» **Problem statement**: Will you return, word for word, only the lines from the top of the data below down to and including the one with "return right, up, back"?

» **Saved data entries**:
::::::

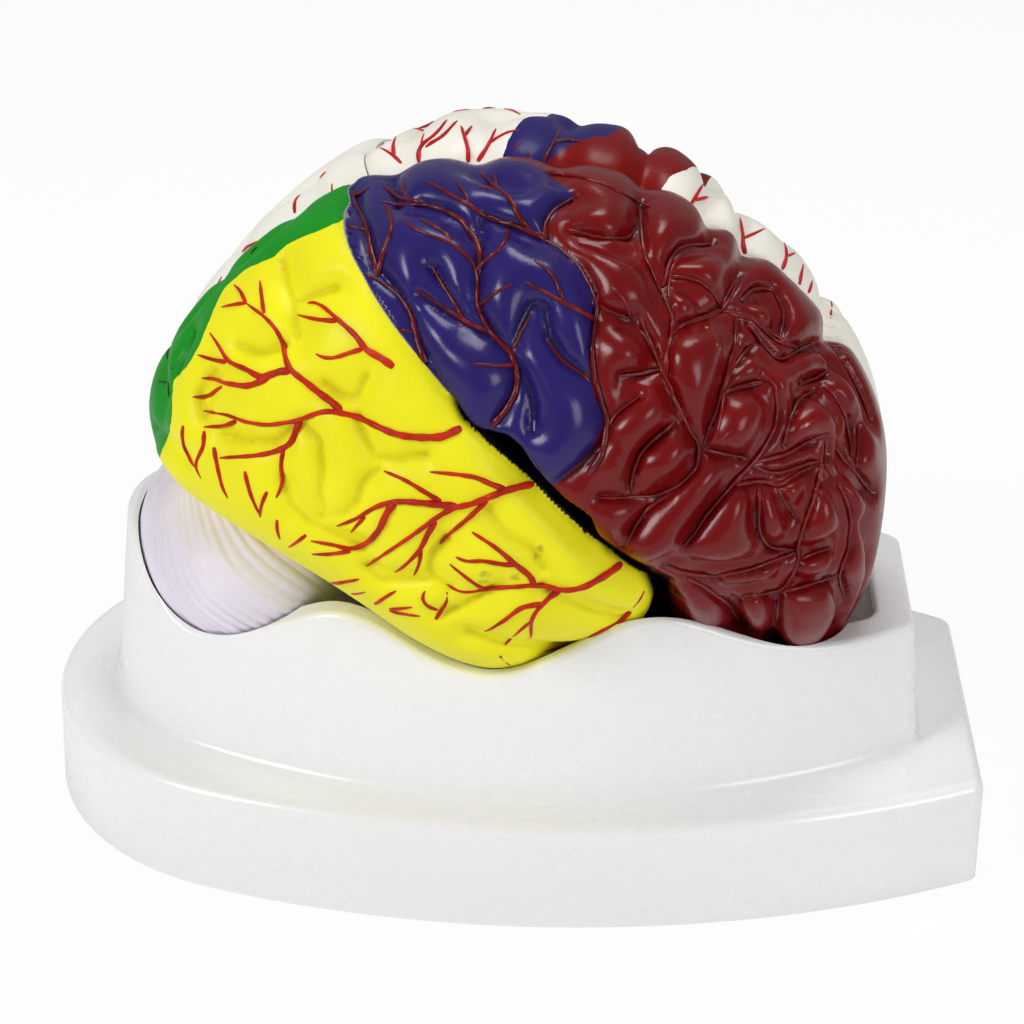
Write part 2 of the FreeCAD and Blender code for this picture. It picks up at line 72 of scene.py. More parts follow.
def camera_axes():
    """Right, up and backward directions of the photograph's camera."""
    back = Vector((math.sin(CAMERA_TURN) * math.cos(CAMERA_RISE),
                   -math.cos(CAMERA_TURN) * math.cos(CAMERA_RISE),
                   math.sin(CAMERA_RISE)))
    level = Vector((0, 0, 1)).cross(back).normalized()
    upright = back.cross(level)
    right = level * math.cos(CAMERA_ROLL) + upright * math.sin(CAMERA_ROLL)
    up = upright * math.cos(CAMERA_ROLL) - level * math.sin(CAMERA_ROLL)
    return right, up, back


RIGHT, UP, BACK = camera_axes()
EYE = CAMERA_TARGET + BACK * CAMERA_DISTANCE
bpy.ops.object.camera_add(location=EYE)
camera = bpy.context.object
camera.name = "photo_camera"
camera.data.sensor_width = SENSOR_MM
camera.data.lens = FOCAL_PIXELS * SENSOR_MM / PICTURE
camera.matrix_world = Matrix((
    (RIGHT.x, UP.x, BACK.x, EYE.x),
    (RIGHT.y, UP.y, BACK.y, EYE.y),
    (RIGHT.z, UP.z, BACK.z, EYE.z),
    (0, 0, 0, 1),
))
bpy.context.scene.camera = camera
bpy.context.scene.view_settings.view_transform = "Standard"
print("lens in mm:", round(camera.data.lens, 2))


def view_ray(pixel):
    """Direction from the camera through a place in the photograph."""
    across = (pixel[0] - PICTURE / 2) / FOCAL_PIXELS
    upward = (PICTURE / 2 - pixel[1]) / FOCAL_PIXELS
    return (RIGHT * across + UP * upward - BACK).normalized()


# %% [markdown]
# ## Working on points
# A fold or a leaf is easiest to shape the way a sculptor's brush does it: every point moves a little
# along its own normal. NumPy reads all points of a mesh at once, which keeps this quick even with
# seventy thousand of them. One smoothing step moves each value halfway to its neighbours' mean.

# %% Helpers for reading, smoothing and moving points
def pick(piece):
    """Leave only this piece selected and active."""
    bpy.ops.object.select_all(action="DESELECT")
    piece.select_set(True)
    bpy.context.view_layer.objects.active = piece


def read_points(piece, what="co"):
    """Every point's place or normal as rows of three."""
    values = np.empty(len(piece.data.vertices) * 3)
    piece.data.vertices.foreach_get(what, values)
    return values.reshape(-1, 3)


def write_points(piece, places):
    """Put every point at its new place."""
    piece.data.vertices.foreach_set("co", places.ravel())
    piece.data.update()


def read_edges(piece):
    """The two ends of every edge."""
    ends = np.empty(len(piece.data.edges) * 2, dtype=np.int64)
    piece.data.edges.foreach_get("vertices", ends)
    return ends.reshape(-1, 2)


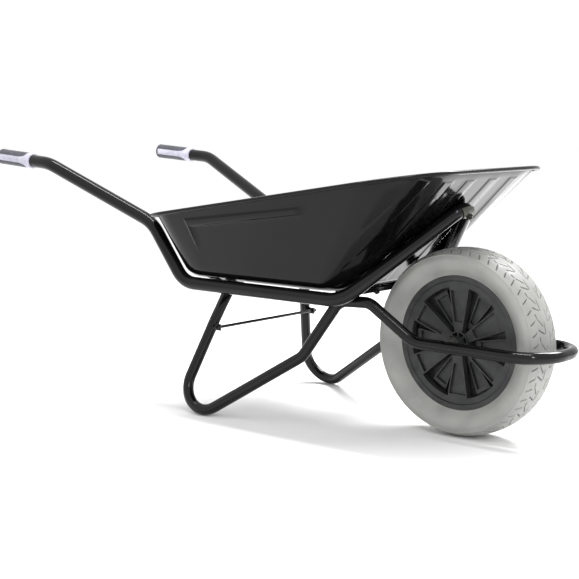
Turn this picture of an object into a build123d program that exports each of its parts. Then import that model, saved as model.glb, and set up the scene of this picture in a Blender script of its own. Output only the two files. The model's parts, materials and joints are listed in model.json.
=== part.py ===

::::::

» **Expected answer**:
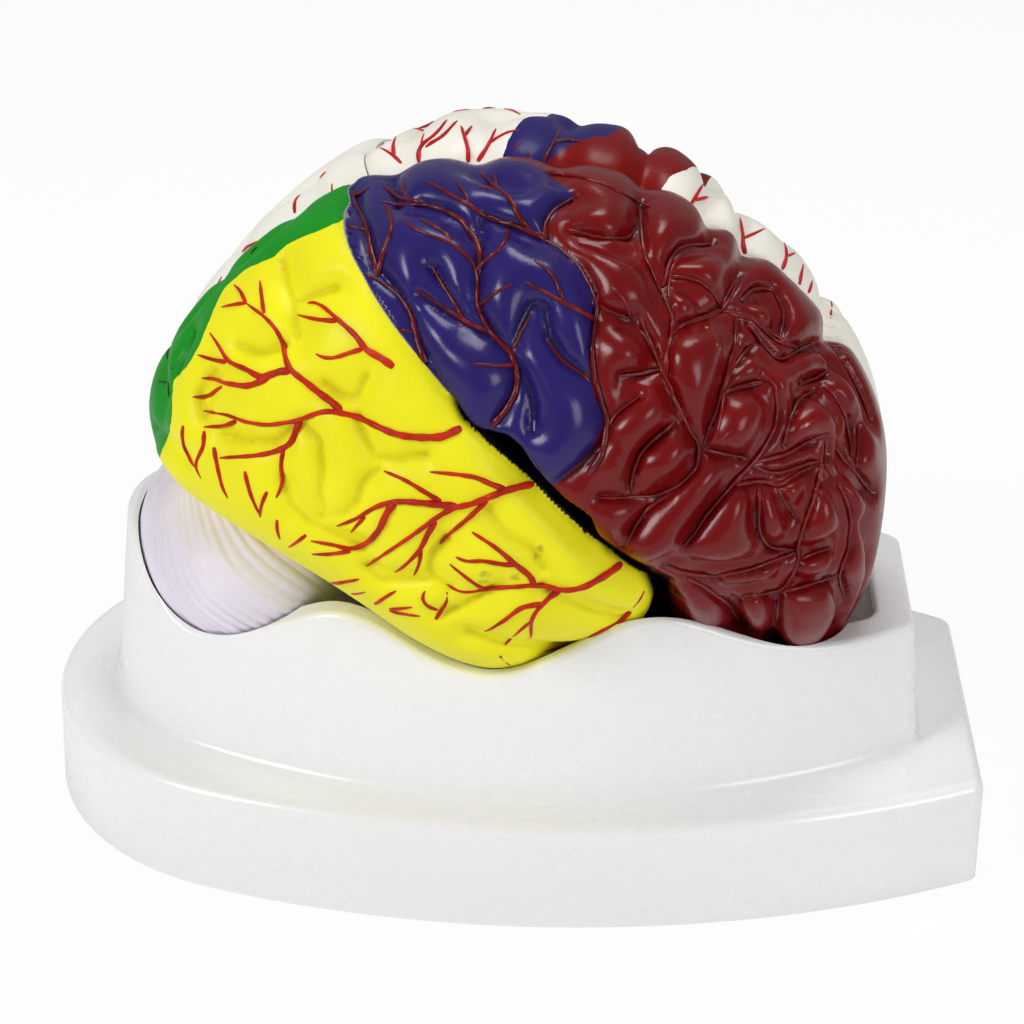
Write part 2 of the FreeCAD and Blender code for this picture. It picks up at line 72 of scene.py. More parts follow.
def camera_axes():
    """Right, up and backward directions of the photograph's camera."""
    back = Vector((math.sin(CAMERA_TURN) * math.cos(CAMERA_RISE),
                   -math.cos(CAMERA_TURN) * math.cos(CAMERA_RISE),
                   math.sin(CAMERA_RISE)))
    level = Vector((0, 0, 1)).cross(back).normalized()
    upright = back.cross(level)
    right = level * math.cos(CAMERA_ROLL) + upright * math.sin(CAMERA_ROLL)
    up = upright * math.cos(CAMERA_ROLL) - level * math.sin(CAMERA_ROLL)
    return right, up, back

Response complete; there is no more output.